Suggestions? I need to stain some oil-primed linen canvas using Geneva's Stain but it's 30 degrees outside, and in the garage. I don't want the fumes in the house, do other people address this?


  • Wm_Lake

    Use an acrylic stain.
    Heat the Garage.
    Tolerate the cold for the few minutes it takes.
    Build a fume extractor cupboard with an exhaust fan, cardboard box and a/c ducting.

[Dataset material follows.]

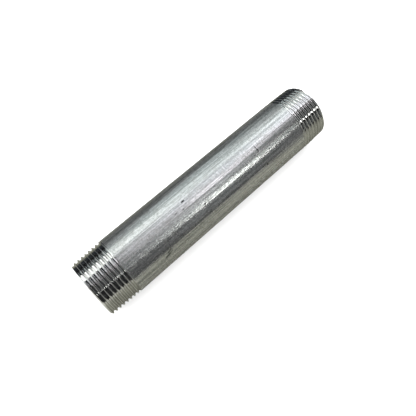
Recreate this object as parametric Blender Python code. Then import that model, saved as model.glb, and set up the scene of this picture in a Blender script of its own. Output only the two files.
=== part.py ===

  • I primed aluminum panels with Rustoleum in my garage during a snow storm last year.  Dried in about an hour.
  • edited November 2018
    If you have oil primed linen I don’t think you can use  acrylic.  I assume you are worried about the OMS in the stain so if you can get the area over 50 degrees F then it will dry in a couple days.  I just did one myself and let it set in the cold and off-gas over night.  This morning I moved it upstairs and there is no odor that I can pick up.
    Let me add that if you just use straight burnt umber and OMS in a fairly thin mix it will dry pretty quick because the OMS off-gasses rapidly.  Use cheap tube paint for this because it has much less oil.
  • If you use acrylics at below freezing temperatures it won't form a proper paint film. If you are diluting it with a lot of water and just using it to tint a canvas it might be ok though.
  • It's important to have 50deg F or more where you first apply the paint. It won't harden properly and may stay tacky and will also suck up some of the paint like gesso does. I would use a large cardboard box or tent heated with a space heater in the garage. Keep the un-stained panels and paint and brushes in the heated area until they are warm then do the staining in the heated area and leave there for 2 days or touch dry then move them into your studio until completely dry. Good luck.
  • edited December 2018
    Thanks everyone. My concern was the impact on the curing process. From what I have read, oil based stain won’t cure under 32 degrees f and really won’t dry under 50 degrees. Also, I wasn’t keen to letting them dry in the house because I read that OMS, while odorless, is just as unhealthy as turpentine.
    anyway, I got lucky and temperatures got close to 50 and brought all six canvases inside to the basement after a few hours and kept the fan running. Not ideal, but I think I got lucky. I really wonder how people who live in cold climates do this without a heated studio with great ventilation in winter.
  • @Wm_Lake I can talk about how to do it in 50 degree Celsius  :p
  • Kaustav

    Paint dries on the brush.


  • dencal said:

    We drink the koolaid😎 I think an incadecent 100 would heat a cardboard box for curing oil paint, in most cases.